17548- imran b. Husayn der ki: Adamın biri birinin elini ısırdı. Adam da elini sert bir şekilde çekince ısıran adamın ön dişlerinden biri söküldü. Resulullah (Sallallahu aleyhi ve Sellem) dişi kopan adama diyet vermedi ve ona: "Deve gibi sen de kardeşinin elini parçalamak mı istiyorsun!" diye çıkıştı. 

 

Tahric: Müslim (2/58); Buhari (9/19); Tirmizi (2/314) ve Ahmed, Müsned (4/430) rivayet ettiler.

 

 

 

17549- Abdurrezzak başka bir kanalla aynısını bildirir.

 

 

 

17550- Katade bildiriyor: Böylesi bir durumda Hz. Ali, dişi sökülen adama: "istersen kendi elini ısırması için adamın ağzına koy, sonra da sert bir şekilde çek" dedi ve diyet olarak bir şey vermedi.

 

 

 

17551- İbn Ebi Muleyke bildiriyor: Adamın biri birinin elini ısırmış, ısırılan adam da elini sert bir şekilde çekince ısıran adamın ön dişlerinden biri sökülmüştü. Dişi sökülen adam dava için Hz. Eba Bekr'e gelince: "Onun da sağ eli ısırılacak" dedi.

 

 

 

17552- (Kadı) Şureyh: "Isıran şeyin ağzından elini çekip kurtar" demiştir.

 

 

 

17553- Ma'mer bildiriyor: Birinin ısırmasından dolayı parmağı sakat kalan kişi hakkında Zühri şöyle dedi: "Isıran kişiye kısas uygulanır.

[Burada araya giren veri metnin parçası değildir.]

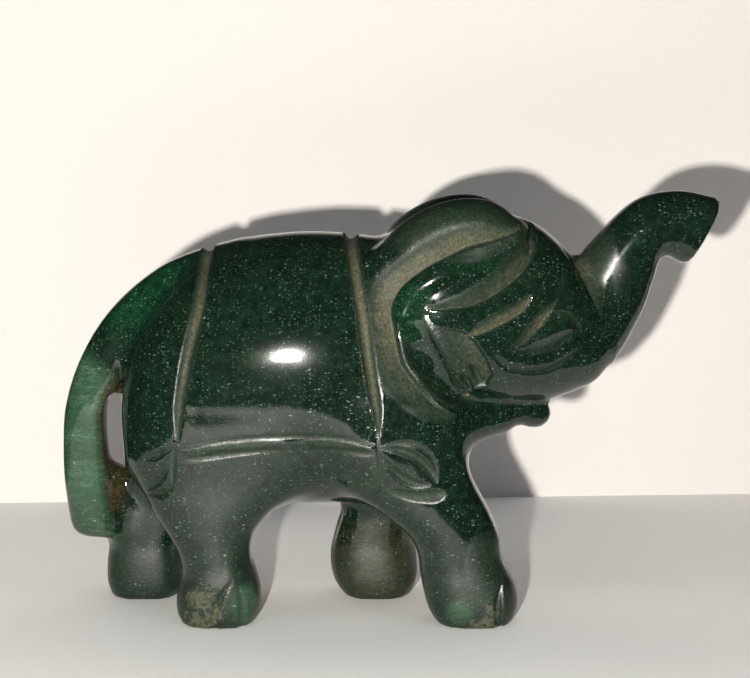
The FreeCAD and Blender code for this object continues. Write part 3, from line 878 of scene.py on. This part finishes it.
def paper(name, colour, mirrored_low, mirrored_high, fade, waver=0.0, slant=0.0):
    """Matt white surface, seen from its front only.

    The stone mirrors only the part of it between two corners, which fades out over fade mm. The edge of
    that part wavers by up to waver mm and slants by slant mm for each mm along +X.
    """
    n = Nodes(name)
    place = n.stretched(n.add("ShaderNodeTexCoord", output=3), 1000, 1000, 1000)
    tone = n.mix(n.noise(place, 0.012, 4.0, 0.6), [c * 0.97 for c in colour] + [1], list(colour) + [1])
    grain = n.noise(place, 1.5, 3.0, 0.6)
    tooth = n.add("ShaderNodeBump", {"Strength": 0.15, "Distance": 0.0002, "Height": grain})
    front = n.add("ShaderNodeBsdfPrincipled", {
        "Base Color": tone, "Roughness": 0.75, "Specular IOR Level": 0.2, "Normal": tooth,
    })
    clear = n.add("ShaderNodeBsdfTransparent")
    hidden = n.add("ShaderNodeNewGeometry", output=6)
    mirror_ray = n.add("ShaderNodeLightPath", output=3)
    edge = n.math("MULTIPLY", n.math("SUBTRACT", n.noise(place, 0.05, 3.0, 0.6), 0.5), waver)
    slanted = n.math("MULTIPLY", n.add("ShaderNodeSeparateXYZ", {0: place}), -slant)
    for axis in range(3):
        where = n.math("ADD", n.add("ShaderNodeSeparateXYZ", {0: place}, output=axis), edge)
        where = n.math("ADD", where, slanted) if axis == 1 else where
        outside = n.math("MAXIMUM", n.band(where, mirrored_low[axis], mirrored_low[axis] - fade),
                         n.band(where, mirrored_high[axis], mirrored_high[axis] + fade))
        hidden = n.math("MAXIMUM", hidden, n.math("MULTIPLY", mirror_ray, outside))
    surface = n.add("ShaderNodeMixShader", {0: hidden, 1: front, 2: clear})
    n.add("ShaderNodeOutputMaterial", {"Surface": surface})
    return n.material


def stage():
    floor = paper("pale_floor", (0.92, 0.91, 0.89), (-80, SHEET_FRONT, -9), (200, 300, 9),
                  fade=1.5, waver=14, slant=SHEET_SLANT)
    r = ROOM_REACH
    sheet("floor", [(-r, -r, 0), (r, -r, 0), (r, r, 0), (-r, r, 0)], floor)
    wall = paper("pale_wall", (0.72, 0.69, 0.665), (-50, 0, -9), (60, 200, 44), fade=45)
    turn = math.radians(WALL_TURN)
    dx, dy = r * math.cos(turn), r * math.sin(turn)
    near, far = WALL_Y - dy, WALL_Y + dy
    sheet("wall", [(-dx, near, 0), (dx, far, 0), (dx, far, r), (-dx, near, r)], wall)


def camera():
    data = bpy.data.cameras.new("camera")
    data.lens = LENS
    data.sensor_width = 36
    data.clip_start = 0.01
    thing = bpy.data.objects.new("camera", data)
    thing.location = (-1.5 * MM, -CAMERA_DISTANCE * MM, EYE_HEIGHT * MM)
    thing.rotation_euler = (math.radians(90 - PITCH), 0, 0)
    bpy.context.scene.collection.objects.link(thing)
    bpy.context.scene.camera = thing


def softbox(name, place, aim, size, power, colour=(1, 1, 1), mirrored=True):
    data = bpy.data.lights.new(name, "AREA")
    data.shape = "RECTANGLE"
    data.size, data.size_y = size[0] * MM, size[1] * MM
    data.energy = power
    data.color = colour
    thing = bpy.data.objects.new(name, data)
    thing.location = [c * MM for c in place]
    direction = np.array(aim, float) - np.array(place, float)
    yaw = math.atan2(direction[1], direction[0]) - math.pi / 2
    tilt = math.atan2(direction[2], math.hypot(direction[0], direction[1]))
    thing.rotation_euler = (math.pi / 2 + tilt, 0, yaw)
    thing.visible_glossy = mirrored
    bpy.context.scene.collection.objects.link(thing)


def lights():
    softbox("key", (-21, -243, 47.5), (0, 0, 30), (4.2, 4.4), 1.1, (1.0, 0.965, 0.90))
    softbox("overhead", (0, -180, 420), (0, -90, 0), (300, 200), 0.20, (0.95, 0.98, 1.0), mirrored=False)
    world = bpy.data.worlds.new("room")
    bpy.context.scene.world = world
    world.use_nodes = True
    tree = world.node_tree
    tree.nodes.clear()
    ray = tree.nodes.new("ShaderNodeLightPath")
    shine = tree.nodes.new("ShaderNodeBackground")
    shine.inputs[0].default_value = (0.040, 0.049, 0.070, 1)
    dark = tree.nodes.new("ShaderNodeBackground")
    dark.inputs[0].default_value = (0.016, 0.018, 0.017, 1)
    mixed = tree.nodes.new("ShaderNodeMixShader")
    output = tree.nodes.new("ShaderNodeOutputWorld")
    tree.links.new(ray.outputs["Is Glossy Ray"], mixed.inputs[0])
    tree.links.new(shine.outputs[0], mixed.inputs[1])
    tree.links.new(dark.outputs[0], mixed.inputs[2])
    tree.links.new(mixed.outputs[0], output.inputs[0])
    bpy.context.scene.view_settings.view_transform = "Standard"


# ======================= build =======================
stone_piece = bpy.data.objects.new("carved_stone", carved_mesh())
bpy.context.scene.collection.objects.link(stone_piece)
stone_piece.data.materials.append(jade())
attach(stone_piece, "root")
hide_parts("carved_elephant")
stage()
camera()
lights()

Kısas sonunda onun da parmağı sakat kalırsa kısas tamamlanmış olur. Kısas sonunda parmağı sakat kalmaz iyileşirse bu durumda parmağı sakat kalan kişiye bir parmak diyeti öder. Kendisine kısas yapılan kişinin bunun sonucunda eli sakat kalırsa ölümüne sebep olsa dahi bunda sadece el diyeti ödenir. Zira kısası emreden Yüce Allah'tır. Kısası yapan kişi bunu yaparken karşı tarafa gelebilecek her türlü zararda sadece diyet öder. Ancak kısası yaparken aşırıya kaçıp kısas yapması gerekenden fazlasını yaparsa bu durumda diyet ödemek yerine ona da kısas yapılır."